In Woods v. Farmere, 7 Watts 382, Chief Justice Gibson said, at page 387: “. . . it certainly evinces as much carelessness to purchase without having viewed the premises, as it does to purchase without having searched the register.” Where the improvements have been completed prior to the contract or sale, the buyer has little or nothing to put him on notice of a possible municipal claim or assessment. The provisions of the statute that where the work is completed before the sale the seller is responsible, and where completed after the sale the purchaser is liable, is in harmony with the prior cases and with the law of the Commonwealth in similar situations.

The decision in Bartlett v. Beverly School Land Co., 170 Pa. Superior Ct. 307, indicates, although it does not decide, that the provisions of the Act of 1937 determine the responsibility to pay assessments as between a buyer and a seller. In that case the court held that the statutory rule was not applicable because the parties had “otherwise agreed” upon the payment of the assessment.

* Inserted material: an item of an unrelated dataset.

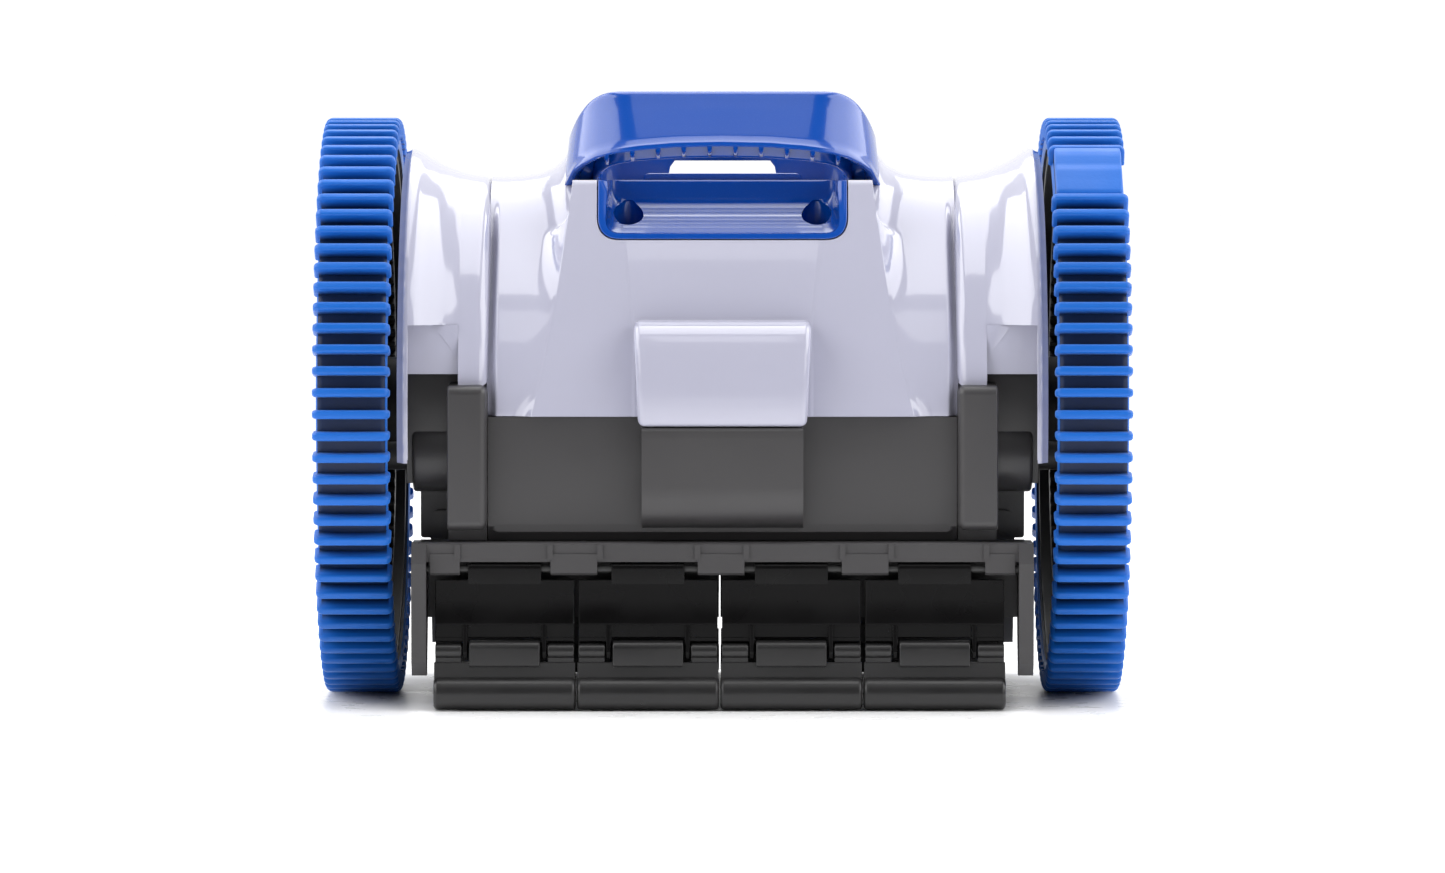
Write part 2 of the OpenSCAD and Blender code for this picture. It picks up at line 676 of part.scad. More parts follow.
top_cover();
carry_handle();
handle_basin();
hose_swivel();
swivel_retainer();
lower_body();
chamber_top();
throat_plate();
float_block();
rotor_hub();
rotor_shaft();
shaft_bearings();
rotor_vane(1);  // rotor_vane_1
rotor_vane(2);  // rotor_vane_2
rotor_vane(3);  // rotor_vane_3
rotor_vane(4);  // rotor_vane_4
rotor_vane(5);  // rotor_vane_5
rotor_vane(6);  // rotor_vane_6
mirror([1, 0, 0]) turbine_pinion();  // turbine_pinion_left
turbine_pinion();  // turbine_pinion_right
mirror([1, 0, 0]) reduction_gear();  // reduction_gear_left
reduction_gear();  // reduction_gear_right
mirror([1, 0, 0]) drive_gear();  // drive_gear_left
drive_gear();  // drive_gear_right
mirror([1, 0, 0]) gear_case();  // gear_case_left
gear_case();  // gear_case_right
mirror([1, 0, 0]) gear_case_cover();  // gear_case_cover_left
gear_case_cover();  // gear_case_cover_right
mirror([1, 0, 0]) stub_axle();  // stub_axle_left
stub_axle();  // stub_axle_right
mirror([1, 0, 0]) wheel_hub();  // wheel_hub_left
wheel_hub();  // wheel_hub_right
mirror([1, 0, 0]) tyre(hump_left);  // tyre_left
tyre(hump_right);  // tyre_right
mirror([1, 0, 0]) wheel_bushing();  // wheel_bushing_left
wheel_bushing();  // wheel_bushing_right
mirror([1, 0, 0]) hubcap();  // hubcap_left
hubcap();  // hubcap_right
flap_carrier();  // front_flap_carrier
mirror([0, 1, 0]) flap_carrier();  // rear_flap_carrier
upper_flap(segment_x(1));  // front_upper_flap_1
upper_flap(segment_x(2));  // front_upper_flap_2
upper_flap(segment_x(3));  // front_upper_flap_3
upper_flap(segment_x(4));  // front_upper_flap_4
lower_flap(segment_x(1));  // front_lower_flap_1
lower_flap(segment_x(2));  // front_lower_flap_2
lower_flap(segment_x(3));  // front_lower_flap_3
lower_flap(segment_x(4));  // front_lower_flap_4
mirror([0, 1, 0]) upper_flap(segment_x(1));  // rear_upper_flap_1
mirror([0, 1, 0]) upper_flap(segment_x(2));  // rear_upper_flap_2
mirror([0, 1, 0]) upper_flap(segment_x(3));  // rear_upper_flap_3
mirror([0, 1, 0]) upper_flap(segment_x(4));  // rear_upper_flap_4
mirror([0, 1, 0]) lower_flap(segment_x(1));  // rear_lower_flap_1
mirror([0, 1, 0]) lower_flap(segment_x(2));  // rear_lower_flap_2
mirror([0, 1, 0]) lower_flap(segment_x(3));  // rear_lower_flap_3
mirror([0, 1, 0]) lower_flap(segment_x(4));  // rear_lower_flap_4
hinge_rods();
body_screws();
axle_screws();
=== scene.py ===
"""Two-wheel suction pool cleaner: the looks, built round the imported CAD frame.

Shapes are worked out in millimetres and turned into metres as each mesh is made.
"""

import json
from math import acos, asin, atan2, cos, degrees, pi, radians, sin, sqrt, tan

import bmesh
import bpy
import numpy as np
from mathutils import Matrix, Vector


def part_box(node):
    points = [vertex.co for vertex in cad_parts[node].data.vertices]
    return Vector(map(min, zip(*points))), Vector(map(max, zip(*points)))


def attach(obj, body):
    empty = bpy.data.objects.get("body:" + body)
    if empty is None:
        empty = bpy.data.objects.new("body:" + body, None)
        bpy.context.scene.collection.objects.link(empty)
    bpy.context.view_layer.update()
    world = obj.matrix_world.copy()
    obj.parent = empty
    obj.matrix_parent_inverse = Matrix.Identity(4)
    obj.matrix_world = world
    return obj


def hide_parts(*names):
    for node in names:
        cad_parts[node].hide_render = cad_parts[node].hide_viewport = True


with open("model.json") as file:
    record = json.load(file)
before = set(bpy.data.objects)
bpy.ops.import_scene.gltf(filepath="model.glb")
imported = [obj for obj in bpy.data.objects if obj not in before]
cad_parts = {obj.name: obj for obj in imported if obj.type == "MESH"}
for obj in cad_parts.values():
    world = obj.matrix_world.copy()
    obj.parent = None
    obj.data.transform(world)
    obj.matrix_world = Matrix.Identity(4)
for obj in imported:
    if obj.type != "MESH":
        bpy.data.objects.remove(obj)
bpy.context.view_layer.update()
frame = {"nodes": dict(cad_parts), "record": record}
NODES = frame["nodes"]
scene = bpy.context.scene
scene.view_settings.view_transform = "Standard"


def box_mm(node):
    """A CAD node's lowest and highest corner, in millimetres."""
    lo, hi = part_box(node)
    return np.array(lo) * 1000, np.array(hi) * 1000


# ---- mesh tools


class Shape:
    """Vertices in millimetres and faces, gathered from several surfaces."""

    def __init__(self):
        self.verts, self.faces, self.count = [], [], 0

    def add(self, verts, faces):
        verts = np.asarray(verts, float).reshape(-1, 3)
        self.verts.append(verts)
        self.faces += [tuple(i + self.count for i in f) for f in faces]
        self.count += len(verts)

    def grid(self, points, loop_u=False, loop_v=False, flip=False):
        """A sheet through points[u][v]."""
        p = np.asarray(points, float)
        nu, nv = p.shape[:2]
        faces = []
        for i in range(nu if loop_u else nu - 1):
            for j in range(nv if loop_v else nv - 1):
                a, b = i * nv + j, i * nv + (j + 1) % nv
                c, d = ((i + 1) % nu) * nv + (j + 1) % nv, ((i + 1) % nu) * nv + j
                faces.append((a, b, c, d) if flip else (a, d, c, b))
        self.add(p, faces)

    def rings(self, rings):
        """A closed body through rings of equal point count, capped at both ends."""
        p = np.asarray(rings, float)
        n, m = p.shape[:2]
        faces = []
        for i in range(n - 1):
            for j in range(m):
                k = (j + 1) % m
                faces.append((i * m + j, (i + 1) * m + j, (i + 1) * m + k, i * m + k))
        faces.append(tuple(range(m)))
        faces.append(tuple((n - 1) * m + j for j in reversed(range(m))))
        self.add(p, faces)

    def mirror_x(self):
        """Adds the mirror image of everything so far."""
        verts = np.concatenate(self.verts) * (-1, 1, 1)
        self.add(verts, [tuple(reversed(f)) for f in list(self.faces)])

    def object(self, name, material, sharp=35.0):
        mesh = bpy.data.meshes.new(name)
        mesh.from_pydata((np.concatenate(self.verts) * 0.001).tolist(), [], self.faces)
        bm = bmesh.new()
        bm.from_mesh(mesh)
        bmesh.ops.recalc_face_normals(bm, faces=bm.faces)
        bm.to_mesh(mesh)
        bm.free()
        for polygon in mesh.polygons:
            polygon.use_smooth = True
        mesh.set_sharp_from_angle(angle=radians(sharp))
        mesh.materials.append(material)
        obj = bpy.data.objects.new(name, mesh)
        scene.collection.objects.link(obj)
        return obj


def apply_modifiers(obj):
    """Bakes an object's modifiers into its mesh."""
    bpy.context.view_layer.update()
    graph = bpy.context.evaluated_depsgraph_get()
    mesh = bpy.data.meshes.new_from_object(obj.evaluated_get(graph))
    obj.modifiers.clear()
    obj.data = mesh


def cut(obj, *cutters):
    """Takes the cutters' solids away from obj."""
    for cutter in cutters:
        m = obj.modifiers.new("cut", "BOOLEAN")
        m.operation, m.solver, m.object = "DIFFERENCE", "EXACT", cutter
    apply_modifiers(obj)
    for cutter in cutters:
        bpy.data.objects.remove(cutter)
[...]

We conclude, therefore, that since the certificate of completion of the improvements was issued after both the contract of sale and the delivery of the deed, there *745was no encumbrance upon the land at the time of the transfer. Since there was no provision for the payment of the assessment, under the statute liability falls upon plaintiffs. They cannot recover from defendants in this action and defendants’ objection in the nature of a demurrer must be sustained. An opportunity will be afforded plaintiffs to amend to state a cause of action, if they desire.

And now, October 31, 1955,' defendants’ preliminary objection in the nature of a demurrer is sustained and the complaint dismissed, unless plaintiffs shall amend, so as to state a cause of action, within 10 days from the date hereof. An exception is noted for plaintiffs.